The unit has also been building a corruption case against Senator Clay Davis, which is also jeopardized. Along with her domestic partner Cedric Daniels, Pearlman appeals to State's Attorney Rupert Bond to discuss the problem with Mayor Tommy Carcetti. However, despite their efforts, the Stanfield investigation is still closed down, although Pearlman is allowed to keep detectives Leander Sydnor and Lester Freamon to prepare the Davis case.

After criminal defense attorney Maurice Levy becomes aware of the illegal wiretap of Marlo Stanfield, Pearlman offers him a deal: Marlo goes free but retires permanently from the drug trade. Otherwise, she threatens to use the wiretap in court, reminding Levy that his sentence for illegally purchasing court documents and failure to report the wiretap will be longer than hers.

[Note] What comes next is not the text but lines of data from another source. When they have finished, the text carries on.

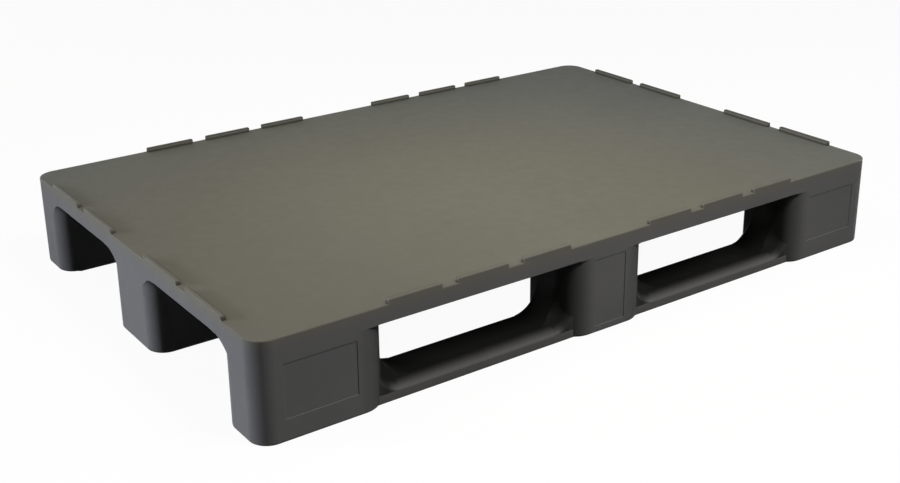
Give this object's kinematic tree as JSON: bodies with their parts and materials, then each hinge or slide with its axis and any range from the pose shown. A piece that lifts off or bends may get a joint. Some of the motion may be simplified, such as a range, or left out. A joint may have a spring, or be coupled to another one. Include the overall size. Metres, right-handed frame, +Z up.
{
  "type": "plastic pallet",
  "caption": "Closed-deck plastic pallet on three lengthwise runners, with hollow feet and raised edge stops.",
  "frame": {"origin": "on the floor, at the middle of the footprint", "axes": "+X along the 1200 mm side, +Y along the 800 mm side, +Z up"},
  "size_m": [1.2, 0.8, 0.16],
  "materials": {
    "deck_plastic": "moulded, fine grain, satin",
    "foot_plastic": "moulded, smooth, satin",
    "runner_plastic": "moulded, smooth, satin",
    "closing_plate_plastic": "moulded, matt",
    "steel_bar": "zinc plated"
  },
  "bodies": {
    "root": {"deck_top": "deck_plastic", "deck_underside": "closing_plate_plastic", "foot_front_left": "foot_plastic", "foot_front_middle": "foot_plastic", "foot_front_right": "foot_plastic", "foot_centre_left": "foot_plastic", "foot_centre_middle": "foot_plastic", "foot_centre_right": "foot_plastic", "foot_rear_left": "foot_plastic", "foot_rear_middle": "foot_plastic", "foot_rear_right": "foot_plastic", "runner_front": "runner_plastic", "runner_centre": "runner_plastic", "runner_rear": "runner_plastic", "sole_front": "closing_plate_plastic", "sole_centre": "closing_plate_plastic", "sole_rear": "closing_plate_plastic", "runner_bar_front": "steel_bar", "runner_bar_centre": "steel_bar", "runner_bar_rear": "steel_bar", "deck_bar_outer_front": "steel_bar", "deck_bar_inner_front": "steel_bar", "deck_bar_inner_rear": "steel_bar", "deck_bar_outer_rear": "steel_bar"}
  },
  "joints": []
}
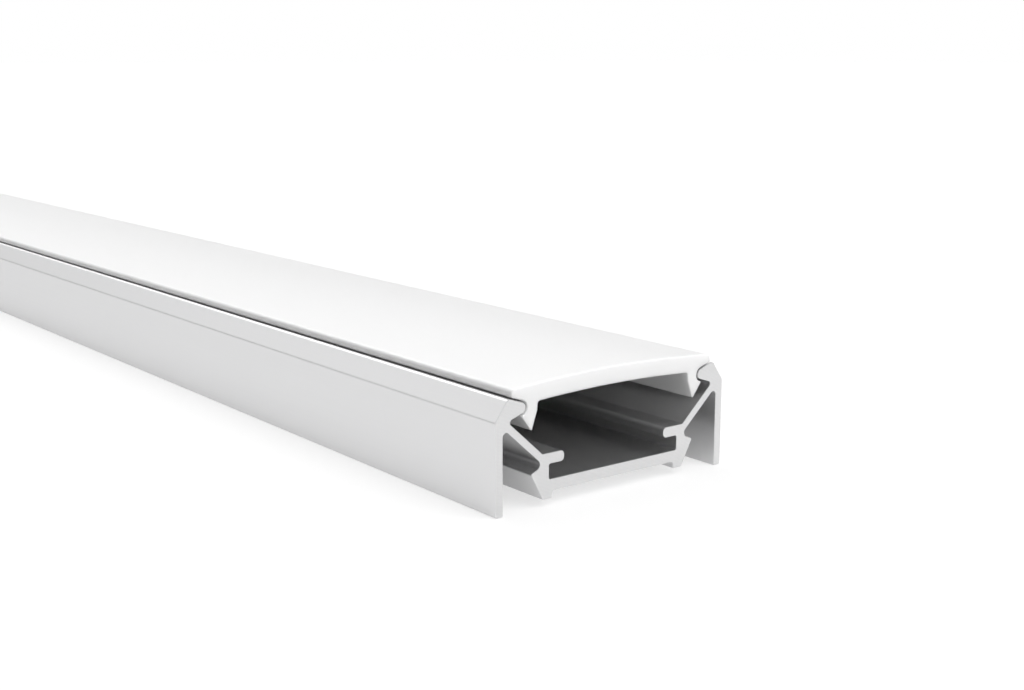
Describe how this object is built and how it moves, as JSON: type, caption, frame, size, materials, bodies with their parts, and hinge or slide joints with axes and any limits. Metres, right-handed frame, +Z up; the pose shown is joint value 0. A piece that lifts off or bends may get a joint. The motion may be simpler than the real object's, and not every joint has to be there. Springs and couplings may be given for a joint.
{
  "type": "led strip aluminium profile",
  "caption": "Extruded aluminium profile for an LED strip: slim side legs, raised strip channel on slanting webs, and a crowned opal snap-in cover.",
  "frame": {"origin": "on the surface that the two legs stand on, under the middle of the bar", "axes": "+X across the width, +Y along the bar away from the end that the picture shows, +Z up out of the cover"},
  "size_m": [0.03, 1, 0.0128],
  "materials": {
    "anodised_aluminium": "satin silver anodised, drawn along the bar",
    "opal_plastic": "opal white, lightly frosted"
  },
  "bodies": {
    "profile": {"aluminium_profile": "anodised_aluminium"},
    "cover": {"diffuser_cover": "opal_plastic"}
  },
  "joints": [
    {"name": "cover_slide", "type": "slide", "parent": "profile", "child": "cover", "axis": [0, 1, 0], "range_m": [-1, 1]}
  ]
}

Pearlman works with the detectives to prepare the case. She then begins a series of witness depositions with the Grand Jury. Her witnesses include Senator Davis' driver Damien "Day-Day" Lavelle Price.

Freamon and Sydnor uncover new evidence that would justify a federal prosecution of Davis. Pearlman presents their findings to Bond, but to earn credit for the case he elects to keep the case local and ignore the potential for additional charges. Bond instructs Pearlman to stage a deposition for Davis, and in order to mark Davis as his target stages a photo opportunity for reporters as Davis leaves the courthouse.

Pearlman is thrilled when Daniels is touted by the papers as a potential replacement for Commissioner Burrell. Daniels is concerned that his history of corruption might surface, but does not confide in Pearlman. Daniels' fears are allayed when Burrell accepts a deal to leave quietly and Pearlman attends a press conference at which Daniels' promotion is announced. In the end-of-season montage, she is shown on the bench wearing judge's robes and recusing herself from a case in which Daniels is a defense attorney.